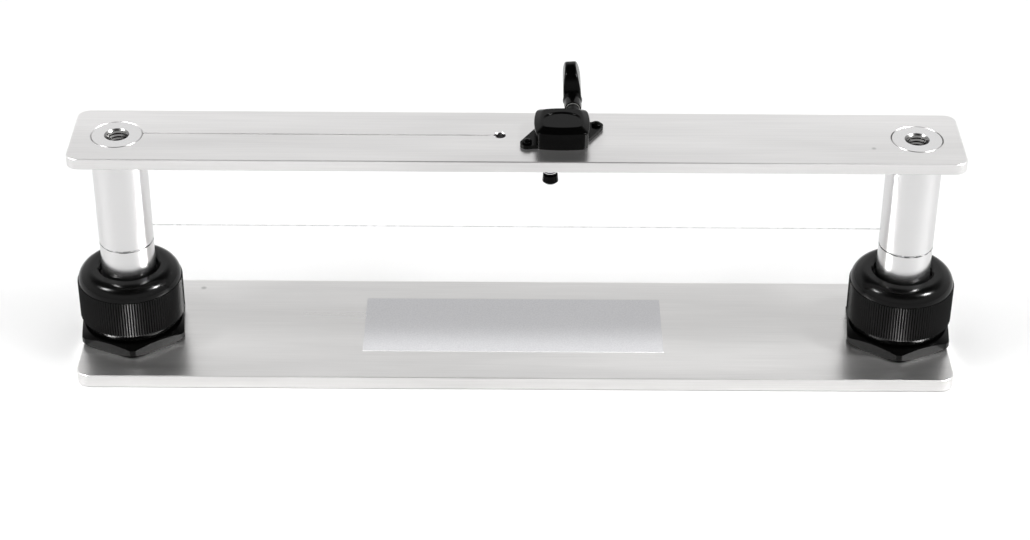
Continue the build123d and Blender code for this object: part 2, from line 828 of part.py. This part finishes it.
# Wheel: straight-flanked teeth twisted to the worm's lead, a quarter of a pitch off the worm's
# middle, where the thread passes on the wheel's side
tooth_angle = 2 * pi / wheel_teeth
wheel_lead = worm_pitch / (2 * pi * worm_pitch_radius) / wheel_pitch_radius
with BuildPart() as tuner_gear:
    for height in (0, wheel_thickness):
        twist = (height + wheel_bottom - worm_z) * wheel_lead
        wheel_points = []
        for tooth in range(wheel_teeth):
            middle = (tooth + 1 / 4) * tooth_angle + twist
            for radius, share in (
                (wheel_root_radius, -tooth_root_share),
                (wheel_radius, -tooth_tip_share),
                (wheel_radius, tooth_tip_share),
                (wheel_root_radius, tooth_root_share),
            ):
                angle = middle + share * tooth_angle / 2
                wheel_points.append((radius * cos(angle), radius * sin(angle)))
        with BuildSketch(level(string_post_x, 0, wheel_bottom + height)):
            with BuildLine():
                Polyline(*wheel_points, close=True)
            make_face()
    loft(ruled=True)
    with BuildSketch(level(string_post_x, 0, wheel_bottom)):
        Circle(wheel_seat_radius + wheel_seat_fit)
    extrude(amount=wheel_thickness, mode=Mode.SUBTRACT)
pieces["tuner_gear"] = tuner_gear

# String post: end cap, waist for the winding with the string hole, collar, shaft and wheel seat
wheel_top = wheel_bottom + wheel_thickness
seat_top = wheel_top - wheel_seat_drop
shoulder = wheel_bottom - wheel_seat_drop
with BuildPart() as string_post:
    with BuildSketch(upright(string_post_x)):
        with BuildLine():
            Polyline(
                (0, string_post_bottom),
                (end_cap_radius - end_cap_round, string_post_bottom),
                (end_cap_radius, string_post_bottom + end_cap_round),
                (end_cap_radius - end_cap_waist, waist_bottom),
                (waist_radius, waist_bottom),
                (waist_radius, waist_top),
                (end_cap_radius, waist_top),
                (end_cap_radius, collar_band_top),
                (post_shaft_radius, collar_band_top),
                (post_shaft_radius, shoulder),
                (wheel_seat_radius, shoulder),
                (wheel_seat_radius, seat_top),
                (gear_screw_radius + gear_screw_fit, seat_top),
                (gear_screw_radius + gear_screw_fit, wheel_top - gear_screw_length - gear_screw_fit),
                (0, wheel_top - gear_screw_length - gear_screw_fit),
                close=True,
            )
        make_face()
    revolve(axis=standing_axis(string_post_x))
    with BuildSketch(upright(string_post_x, waist_radius, waist_bottom + string_hole_lift)):
        Circle(string_hole_radius)
    extrude(amount=2 * waist_radius, mode=Mode.SUBTRACT)
pieces["string_post"] = string_post

# Screw that holds the wheel on the string post
with BuildPart() as gear_screw:
    with BuildSketch(level(string_post_x, 0, wheel_top)):
        Circle(gear_screw_head_radius)
    extrude(amount=gear_screw_head_height)
    with BuildSketch(level(string_post_x, 0, wheel_top)):
        Circle(gear_screw_radius)
    extrude(amount=-gear_screw_length)
    with BuildSketch(level(string_post_x, 0, wheel_top + gear_screw_head_height)):
        Rectangle(2 * gear_screw_head_radius, screw_slot_width)
    extrude(amount=-screw_slot_depth, mode=Mode.SUBTRACT)
pieces["gear_screw"] = gear_screw

# Bushing: hexagon under the bar, shank up through the bar into the case
washer_bottom = bar_bottom - bushing_washer_thickness
bushing_top = bar_top + case_floor - bushing_end_gap
bushing_corner = bushing_flats / 2 / cos(pi / 6)
with BuildPart() as tuner_bushing:
    with BuildSketch(level(string_post_x, 0, bushing_hex_bottom)):
        RegularPolygon(bushing_flats / 2, 6, major_radius=False)
    extrude(amount=bushing_hex_height)
    with BuildSketch(upright(string_post_x, 0, bushing_hex_bottom)):
        with BuildLine():
            Polyline(
                (0, 0),
                (bushing_flats / 2 - bushing_chamfer, 0),
                (bushing_corner, bushing_chamfer),
                (bushing_corner, bushing_hex_height),
                (0, bushing_hex_height),
                close=True,
            )
        make_face()
    revolve(axis=standing_axis(string_post_x), mode=Mode.INTERSECT)
    with BuildSketch(level(string_post_x, 0, washer_bottom)):
        Circle(bushing_radius)
    extrude(amount=bushing_top - washer_bottom)
    with BuildSketch(level(string_post_x, 0, bushing_hex_bottom)):
        Circle(post_shaft_radius + bushing_fit)
    extrude(amount=bushing_top - bushing_hex_bottom, mode=Mode.SUBTRACT)
pieces["tuner_bushing"] = tuner_bushing

with BuildPart() as bushing_washer:
    with BuildSketch(level(string_post_x, 0, washer_bottom)):
        Circle(bushing_washer_radius)
        Circle(bushing_radius + bushing_bar_gap, mode=Mode.SUBTRACT)
    extrude(amount=bushing_washer_thickness)
pieces["bushing_washer"] = bushing_washer

# Washer between the case's snout and the button
with BuildPart() as shaft_washer:
    with BuildSketch(across_worm(snout_end)):
        Circle(shaft_washer_radius)
        Circle(back_journal_radius + journal_fit, mode=Mode.SUBTRACT)
    extrude(amount=shaft_washer_thickness)
pieces["shaft_washer"] = shaft_washer

# Button: a flared hub and an oval blade, thinner towards its rim, tilted as it was last turned
tilt = radians(button_tilt_angle)
blade_y = button_base + hub_length + blade_length / 2
blade_end = blade_y + blade_length / 2
screw_seat = blade_end - button_screw_recess
tilted_x = (cos(tilt), 0, sin(tilt))
blade_sag = (blade_thickness - blade_edge_thickness) / 2
blade_face_radius = ((blade_height / 2) ** 2 + blade_sag**2) / (2 * blade_sag)
with BuildPart() as tuner_button:
    blade_side = Plane(origin=(worm_x, blade_y, worm_z), x_dir=(0, 1, 0), z_dir=tilted_x)
    with BuildSketch(blade_side):
        Ellipse(blade_length / 2, blade_height / 2)
    extrude(amount=blade_thickness / 2, both=True)
    with BuildSketch(Plane(origin=(worm_x, blade_y, worm_z), x_dir=tilted_x, z_dir=(0, -1, 0))):
        with Locations((blade_thickness / 2 - blade_face_radius, 0)):
            Circle(blade_face_radius)
        with Locations((blade_face_radius - blade_thickness / 2, 0)):
            Circle(blade_face_radius, mode=Mode.INTERSECT)
    extrude(amount=blade_length, both=True, mode=Mode.INTERSECT)
    fillet(tuner_button.edges().filter_by(GeomType.LINE, reverse=True), blade_edge_round)
    with BuildSketch(Plane(origin=(worm_x, button_base, worm_z), x_dir=(1, 0, 0), z_dir=(0, 0, 1))):
        with BuildLine():
            Polyline(
                (0, 0),
                (hub_radius, 0),
                (hub_radius, hub_length - hub_flare),
                (hub_radius + hub_flare / 3, hub_length),
                (hub_radius, hub_length + hub_flare),
                (0, hub_length + hub_flare),
                close=True,
            )
        make_face()
    revolve(axis=Axis((worm_x, 0, worm_z), (0, 1, 0)))
    for start, end, radius in (
        (button_base, shaft_end + button_gap, shaft_end_radius + button_fit),
        (shaft_end, screw_seat, button_screw_radius + button_screw_fit),
        (screw_seat, blade_end, button_screw_head_radius + button_gap),
    ):
        with BuildSketch(across_worm(start)):
            Circle(radius)
        extrude(amount=end - start, mode=Mode.SUBTRACT)
pieces["tuner_button"] = tuner_button

with BuildPart() as button_screw:
    with BuildSketch(across_worm(screw_seat)):
        Circle(button_screw_head_radius)
    extrude(amount=button_screw_head_height)
    with BuildSketch(across_worm(screw_seat)):
        Circle(button_screw_radius)
    extrude(amount=shaft_end - button_screw_length + button_gap - screw_seat)
    with BuildSketch(across_worm(screw_seat + button_screw_head_height)):
        Rectangle(2 * button_screw_head_radius, screw_slot_width)
    extrude(amount=-screw_slot_depth, mode=Mode.SUBTRACT)
pieces["button_screw"] = button_screw

os.makedirs("parts", exist_ok=True)
for name, piece in pieces.items():
    piece.part.label = name
    export_step(piece.part, f"parts/{name}.step")
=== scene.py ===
from functools import partial
from math import cos, pi, sin

import bmesh
import bpy
from mathutils import Matrix, Vector


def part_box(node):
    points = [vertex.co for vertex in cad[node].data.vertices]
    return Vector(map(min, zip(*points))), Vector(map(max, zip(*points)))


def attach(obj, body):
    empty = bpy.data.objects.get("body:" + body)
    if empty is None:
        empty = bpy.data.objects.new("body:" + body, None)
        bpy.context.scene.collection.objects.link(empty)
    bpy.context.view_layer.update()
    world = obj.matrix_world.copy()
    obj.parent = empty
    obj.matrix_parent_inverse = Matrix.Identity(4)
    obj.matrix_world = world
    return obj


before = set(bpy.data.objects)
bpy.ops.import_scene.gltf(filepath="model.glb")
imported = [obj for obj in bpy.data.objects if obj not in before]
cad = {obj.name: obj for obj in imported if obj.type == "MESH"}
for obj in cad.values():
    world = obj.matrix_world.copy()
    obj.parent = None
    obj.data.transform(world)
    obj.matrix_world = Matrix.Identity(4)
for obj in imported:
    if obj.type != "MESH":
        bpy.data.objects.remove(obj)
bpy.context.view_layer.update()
scene = bpy.context.scene
scene.view_settings.view_transform = "Standard"

# Camera: a long lens, 2.4 image widths from the sensor, about one metre away and 33 degrees above
# the bench, in line with the middle of the cutter. Its roll is under half a degree.
camera_place = Vector((-0.002096, -0.838262, 0.576749))
camera_turn, camera_fall, camera_roll = 0.002, 0.574, 0.007
picture_width, lens_pixels = 1030, 2425.539
sensor_width = 36
nearest_seen = 0.05
ahead = Vector(
    (sin(camera_turn) * cos(camera_fall), cos(camera_turn) * cos(camera_fall), -sin(camera_fall))
)
right = Vector((cos(camera_turn), -sin(camera_turn), 0))
up = right.cross(ahead)
tilted_right = right * cos(camera_roll) + up * sin(camera_roll)
tilted_up = up * cos(camera_roll) - right * sin(camera_roll)
camera_axes = Matrix((tilted_right, tilted_up, -ahead)).transposed().to_4x4()
lens = bpy.data.cameras.new("camera")
lens.sensor_width = sensor_width
lens.lens = lens_pixels * sensor_width / picture_width
lens.clip_start = nearest_seen
camera = bpy.data.objects.new("camera", lens)
camera.matrix_world = Matrix.Translation(camera_place) @ camera_axes
scene.collection.objects.link(camera)
scene.camera = camera

# Bench and light: a white sweep under a tent that is white low down and darker overhead, with a
# softbox high on each side, whose spots show on the black domes. The camera sees bench and tent as
# plain white, while the cutter is lit by their light tones and mirrors the tent's greys.
white = (1, 1, 1)
tent_light, bench_light = (0.84, 0.84, 0.84), (0.82, 0.82, 0.82)
# Each pair is a height, from 0 at the horizon to 1 overhead, and the tent's grey there.
tent_greys = (
    (0.0, 0.78),
    (0.2, 0.86),
    (0.36, 0.97),
    (0.45, 0.98),
    (0.56, 0.9),
    (0.66, 0.3),
    (0.76, 0.05),
    (1.0, 0.01),
)
# The bench lies a hair below the base plate, so that their faces don't share a place.
bench_half, bench_gap = 3, 0.00002
softbox_aim = (0, 0, 0.05)
softbox_size, softbox_power = 0.5, 5
gloss_size = 0.22


def add_node(material, kind, **settings):
    """Adds a node to the tree of a material or of the world."""
    node = material.node_tree.nodes.new(kind)
    for name, value in settings.items():
        setattr(node, name, value)
    return node


def feed(material, source, socket):
    """Gives a socket another node's output, a colour or a number."""
    if isinstance(source, bpy.types.NodeSocket):
        material.node_tree.links.new(source, socket)
    elif isinstance(source, tuple):
        socket.default_value = (*source, 1)
    else:
        socket.default_value = source


def combined(material, operation, *sources):
    """The result of a math operation on other nodes' outputs or numbers."""
    node = add_node(material, "ShaderNodeMath", operation=operation)
    for source, socket in zip(sources, node.inputs):
        feed(material, source, socket)
    return node.outputs[0]


def mixed(material, factor, first, second):
    """Goes from the first colour to the second as the factor rises."""
    mix = add_node(material, "ShaderNodeMix", data_type="RGBA")
    feed(material, factor, mix.inputs["Factor"])
    feed(material, first, mix.inputs["A"])
    feed(material, second, mix.inputs["B"])
    return mix.outputs["Result"]


def grey_band(material, source, stops):
    """A band of greys along a 0 to 1 value, from (place, grey) pairs."""
    node = add_node(material, "ShaderNodeValToRGB")
    band = node.color_ramp
    for place, _ in stops[len(band.elements):]:
        band.elements.new(place)
    for element, (place, grey) in zip(band.elements, stops):
        element.position = place
        element.color = (grey, grey, grey, 1)
    feed(material, source, node.inputs["Fac"])
    return node.outputs["Color"]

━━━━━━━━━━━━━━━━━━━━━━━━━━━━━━

→ **Problem requirements**:
Reproduce exactly the lines from the one containing "with BuildSketch(across_worm(screw_seat +" through the one containing "zip(*points))), Vector(map(max, zip(*points)))", inclusive, and nothing else.

→ **Result of this task**:
    with BuildSketch(across_worm(screw_seat + button_screw_head_height)):
        Rectangle(2 * button_screw_head_radius, screw_slot_width)
    extrude(amount=-screw_slot_depth, mode=Mode.SUBTRACT)
pieces["button_screw"] = button_screw

os.makedirs("parts", exist_ok=True)
for name, piece in pieces.items():
    piece.part.label = name
    export_step(piece.part, f"parts/{name}.step")
=== scene.py ===
from functools import partial
from math import cos, pi, sin

import bmesh
import bpy
from mathutils import Matrix, Vector


def part_box(node):
    points = [vertex.co for vertex in cad[node].data.vertices]
    return Vector(map(min, zip(*points))), Vector(map(max, zip(*points)))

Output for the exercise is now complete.